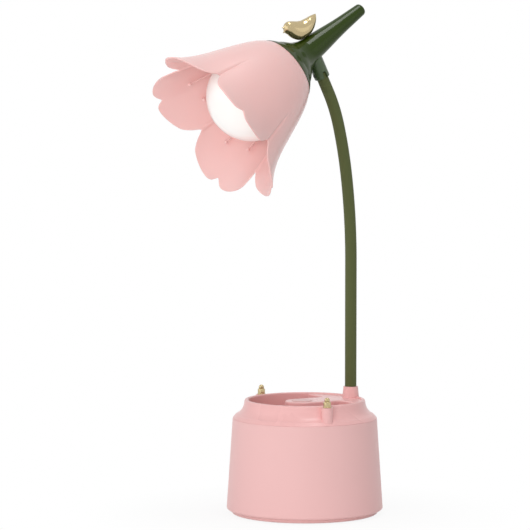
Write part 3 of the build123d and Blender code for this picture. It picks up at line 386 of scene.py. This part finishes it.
def petal_radius(depth, off_middle, curl=0.0):
    """A circle's arc through the petal's middle and both creases, less a narrow groove.

    The crease lies inside the middle by its inset times the square of the depth share. The
    groove is its depth times e^(-(angle from the crease / its width)^2), faded in with depth,
    and the curl adds its own length times a cosine and the square of its depth share.
    """
    middle = bell_radius(depth)
    past = np.clip(depth - crease_start, 0, None)
    crease = middle - crease_inset * (past / (valley_depth - crease_start)) ** 2
    half = petal_step / 2
    centre = (middle ** 2 - crease ** 2) / (2 * (middle - crease * cos(half)))
    arc = centre * np.cos(off_middle) + np.sqrt((middle - centre) ** 2
                                                - (centre * np.sin(off_middle)) ** 2)
    groove = groove_depth * np.exp(-((half - np.abs(off_middle)) / groove_width) ** 2)
    bent = np.clip((depth - curl_start) / curl_run, 0, None) ** 2
    lifted = curl * np.cos(off_middle * pi / petal_step) * bent
    return arc - groove * np.clip(past / groove_fade, 0, 1) + lifted


def shade_grid(along=72, per_petal=84):
    """Rows follow the edge: depth is a share of the edge's depth at that angle.

    Columns crowd at notches and creases: the share of a petal's half is moved by its sine.
    """
    crowding = 0.55
    share = np.linspace(-1, 1, per_petal, endpoint=False)
    share = share - crowding * np.sin(2 * pi * share) / (2 * pi)
    off = np.tile(share * petal_step / 2, petal_count)
    turn = petal_turn + off + np.repeat(np.arange(petal_count) * petal_step, per_petal)
    edge = through(np.degrees(np.abs(off)), edge_angles, edge_depths)
    edge = valley_depth + (edge - valley_depth) * np.repeat(petal_reach, per_petal)
    row = np.linspace(0, 1, along)[:, None]
    depth = row * edge[None, :]
    curl = np.repeat(petal_curl, per_petal)[None, :]
    return on_flower(depth, petal_radius(depth, off[None, :], curl), turn[None, :]), turn


outer_skin, skin_turn = shade_grid()
print("shade grid", outer_skin.shape)

# %% [markdown]
# ## A wall that thins towards its lip
# The wall is the outer skin moved inwards along its own normals. The normal at each point is
# the cross product of the grid's two directions. Moulded petals are drafted, so the wall gets
# thinner towards the mouth, and half a circle across the edge joins both skins.


# %% Wall and lip
def walled(grid, thickness, lip_steps=7):
    """Skin, lip, skin moved inwards and the first row again, as one closed surface."""
    along = np.gradient(grid, axis=0)
    around = np.roll(grid, -1, axis=1) - np.roll(grid, 1, axis=1)
    normal = np.cross(along, around)
    normal /= np.linalg.norm(normal, axis=-1, keepdims=True)
    outwards = np.sign(np.sum(normal * (grid - grid.mean(axis=1, keepdims=True))))
    normal *= outwards
    inner = grid - normal * thickness[:, None, None] * mm
    ahead = np.cross(normal[-1], around[-1])
    ahead /= np.linalg.norm(ahead, axis=-1, keepdims=True)
    ahead *= np.sign(np.sum(ahead * along[-1], axis=-1, keepdims=True))
    a = np.linspace(0, pi, lip_steps + 2)[1:-1, None, None]
    half = thickness[-1] / 2 * mm
    lip = (grid[-1] + inner[-1]) / 2 + half * (normal[-1] * np.cos(a) + ahead * np.sin(a))
    return np.concatenate([grid, lip, inner[::-1], grid[:1]])


root_profile = ((-6.0, 5.0), (-6.0, 9.0), (-5.9, 12.0), (-3.3, 17.0), (-1.2, 19.0))
root_wall, lip_wall, taper_start = 1.8, 1.0, 0.6
back = np.stack([on_flower(d, r, skin_turn) for d, r in root_profile])
skin = np.concatenate([back, outer_skin])
wall = np.interp(np.linspace(0, 1, len(skin)), (0.0, taper_start, 1.0),
                 (root_wall, root_wall, lip_wall))
shade = grid_piece("petal_shade", walled(skin, wall), sharp_deg=60)
dress(shade, pink_petal)
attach(shade, "head")
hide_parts("flower_shade")

# %% [markdown]
# ## The calyx and its horn
# The green cap hugs the back of the bell like the sepals of a flower and runs out into a
# straight horn. It is one turned piece, so its outline is enough: a thin skirt over the bell, a
# concave throat and a long taper with a softly rounded end. The closed end is a pole of the
# grid, and the rim rolls over into the hollow that holds the shade.

# %% Turn the calyx
horn_length, throat_radius = 74.2, 22.2
outline = np.array([(0.072, 0.766), (0.112, 0.635), (0.155, 0.550), (0.222, 0.455),
                    (0.333, 0.414), (0.389, 0.396), (0.667, 0.285), (0.965, 0.208)])
taper_end, tip_radius = outline[-1] * (horn_length, throat_radius)
skirt_reach, skirt_rows, skirt_edge, skirt_root = 5.4, 14, 0.35, 0.9
skirt = np.linspace(skirt_reach, 0.0, skirt_rows)
run = np.concatenate([-skirt, outline[:, 0] * horn_length])
lift = np.concatenate([np.linspace(skirt_edge, skirt_root, skirt_rows) + bell_radius(skirt),
                       outline[:, 1] * throat_radius])
back_run = np.concatenate([-skirt, np.linspace(0.4, taper_end, 90)])

# The weighted mean of nine neighbours takes the last unevenness out of the read points
mean_reach = 4
soft = np.hanning(2 * mean_reach + 3)[1:-1]
measured = np.pad(through(back_run, run, lift), mean_reach, mode="reflect", reflect_type="odd")
outer = np.convolve(measured, soft / soft.sum(), mode="valid")

# The hollow that holds the shade, and the quarter of an ellipse that rounds the tip
hollow, hollow_gap = np.array([0.0, 2.5, 5.2, 5.45, 5.48]), (0.05, 0.05, 0.05, 0.1, 0.25)
socket_depth, socket_radius = -1.6, 19.2
tip_length, tip_inset = 2.5, 2.2
turn = np.linspace(0, pi / 2, 10)[1:]
depths = np.concatenate([[socket_depth], hollow, -back_run,
                         -taper_end - tip_length * np.sin(turn), [-horn_length]])
radii = np.concatenate([[socket_radius], bell_radius(hollow) + hollow_gap, outer,
                        tip_radius - tip_inset * (1 - np.cos(turn)), [0.0]])
calyx = turned_on_flower("calyx_and_horn", depths, radii)
dress(calyx, green_polish)
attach(calyx, "head")
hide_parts("calyx_horn")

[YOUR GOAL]
Your task is to quote the lines above, beginning with the first and ending with the one that holds "a narrow groove.".

[THE REPLY]
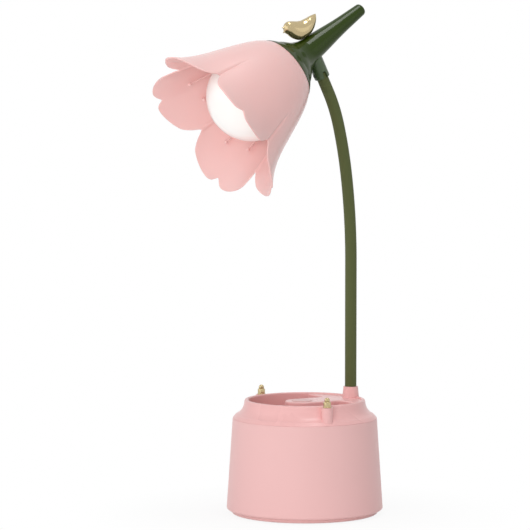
Write part 3 of the build123d and Blender code for this picture. It picks up at line 386 of scene.py. This part finishes it.
def petal_radius(depth, off_middle, curl=0.0):
    """A circle's arc through the petal's middle and both creases, less a narrow groove.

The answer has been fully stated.